Television News in Taiwan

These days, I never watch television news anymore.  The reason is that the information payout is simply too meagre, as so little information of information is conveyed.  Deep in my heart, on days when nothing seemed to be happening, I know that I can always turn on the television and blog on how useless television news is.  But why would I even waste my time on this exercise?

Anyway, the following is a summary made by Lung Ying-Tai when she went back to Taiwan and spent more than an hour watching television news.  Let me say that I am gratified to see that the malaise is universal.

Here is my translation of the relevant part of her essay at New Century Net:

Taiwan-style News

I have not been back in Taiwan for quite a while.  I returned yesterday, and I attentively watched more than one hour of television news.  During that time, I switched among four to five different news channels, but they all seemed to be reporting the same news content.  Here is my summary for you:

  1. The weather has been very cold.  It is snowing in places where it has never snowed before.  People are going in groups up the mountains to watch the snow.  But because they don't know how to dress adequately for the snow, the clinics in the mountain villages are packed with cold sufferers.  So far, 46 people have died as a result of the cold spell.
     
  2. There was a magnitude 5.9 earthquake.  (Yes, it was shaking heavily.  I was awaken.  I waited under my blanket in the dark, and then I went back to sleep again.)  The television programs had extensive reports, including these shots: (1) Merchandise tumbling down in supermarkets; (2) Dogs, deers, cows and rats were uneasy because they seemed to be prescient; (3) A person with special gifts predicted that there would be an earthquake, but for the wrong day; (4) The nurses at the hospital were crying out of fright; (5) Some people ran out of their homes carrying their blankets and piggy banks.
     
  3. A burglar was in action, but unfortunately encountered the earthquake, fell down and was apprehended.  It was "bad luck" for him, beacuse he was holding a pair of female underpants in his hand.
     
  4. It is very cold, and people are taking hot water baths.  Seven people were killed by carbon monoxide poisoning  The camera shot: the bodies were being carried out.
     
  5. Two corpses were discovered at a hotel.
     
  6. A car lost control and crashed into a vegetable market.  More than a dozen people were injured.
     
  7. A four-year-old girl had been kept in the pig sty by her grandmother for two years.
     
  8. A legislator got married.  Several politicians went to the wedding banquet.  They took their seats but they were not talking to each other.
     
  9. There was a street demonstration against the Chinese Communists' "anti-seccessionist law."  The camera shots: an old man fainted, a little child was crying, pretty dogs wearing ribbons jumped back and forth.
     
  10. The media covered the two Congresses in China.  When the reporters rushed into the conference hall, they tripped and fell down.
     
  11. The lights were turned off at the lantern festival.

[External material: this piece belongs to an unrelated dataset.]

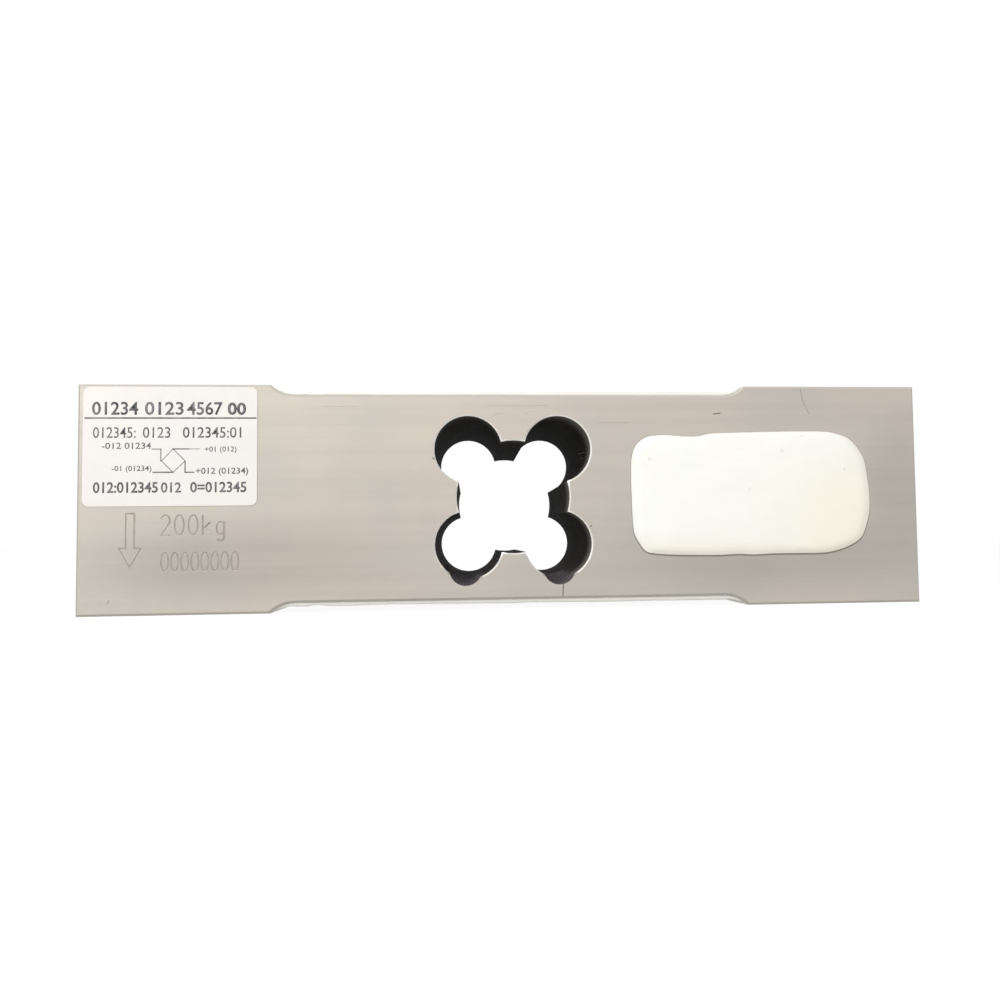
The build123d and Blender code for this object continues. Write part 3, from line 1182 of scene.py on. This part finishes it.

Alright, that was the news from Taiwan on March 6, 2005.  So what was the atmosphere at the two Congresses in Beijing?  How is the political system going to change in Hong Kong as a result of the resignation of its Chief Executive?  What else is happening in the international arena?  I did not see a thing.  I had to get on the Internet to find out.

For anyone who is genuinely interested in getting news, television is just not the way to go anymore.  Yet it remains true that television is still the principal medium by which the majority of the people get their news from.